In companies where there is partial digitisation of claims, it’s the push and pull of people versus technology that poses a challenge, alongside costs and concerns with the technology itself.

And in firms that have not yet started a digital journey for claims, the cost of introducing technology to the function is identified as the most significant challenge, followed by executive buy-in and influence, and concerns over technology at the expense of customer relationships.

When the global survey results are broken down by leadership groups, middle management is keener on the deployment of automation in claims (43%) compared with senior directors (39%) and the C-suite (30%).

Identifying the benefits of technology

There’s an interesting shift between the benefits from intelligent automation that are identified today, and the areas insurance professionals think will be beneficial in the future, as indicated by planned investment.

For the C-suite, automation is seen to provide equitable positive benefits across many strategic outcomes, such as data visibility and intelligence, customer satisfaction, regulation and compliance and risk management. For the majority of senior directors, the clear leading benefits are customer satisfaction and retention and data visibility and intelligence. Data is also the biggest positive for middle management.

The global insurance industry is aware of the benefits that intelligent automation can generate, especially for improving the use of data and driving customer experience forward. Yet the majority are not using it at a strategic level just yet. Many are still at the implementation stage of their adoption of automation, with some key barriers to scale yet to be overcome.”

That data is so important is no surprise.

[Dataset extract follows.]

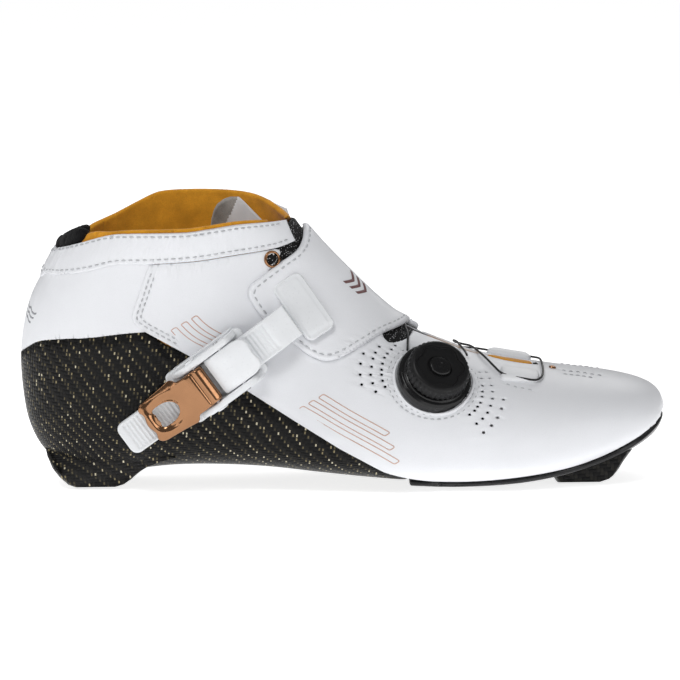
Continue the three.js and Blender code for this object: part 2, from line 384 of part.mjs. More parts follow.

Intelligent automation can certainly help insurance companies to manage and mine their massive data pools more effectively for use across underwriting, pricing, claims and risk management. With customers front of mind in insurers’ strategic decision making, another positive outcome of using IA to harness an organisation’s data is that it supports the personalisation and innovation of products and services.

Although data is a key element of the transformation of almost every insurance function, most respondents still plan to scale automation primarily into customer service, risk management and claims. Areas that tend to be more heavily based on data processes, such as underwriting, actuarial and compliance are lower on the priority list.

A strategic roadmap for automation tied to transformation efforts and business goals is critical and in companies where this isn’t consistently communicated and implemented across the organisation, change will be slower.

The global insurance industry is aware of the benefits that intelligent automation can generate, especially for improving the use of data and driving customer experience forward. Yet the majority are not using it at a strategic level just yet. Many are still at the implementation stage of their adoption of automation, with some key barriers to scale yet to be overcome.

But as our surveys have shown, when driving digital transformation and introducing new technologies into the business to modernise the operating model, top-down communication and strategic alignment through the business are significant success factors.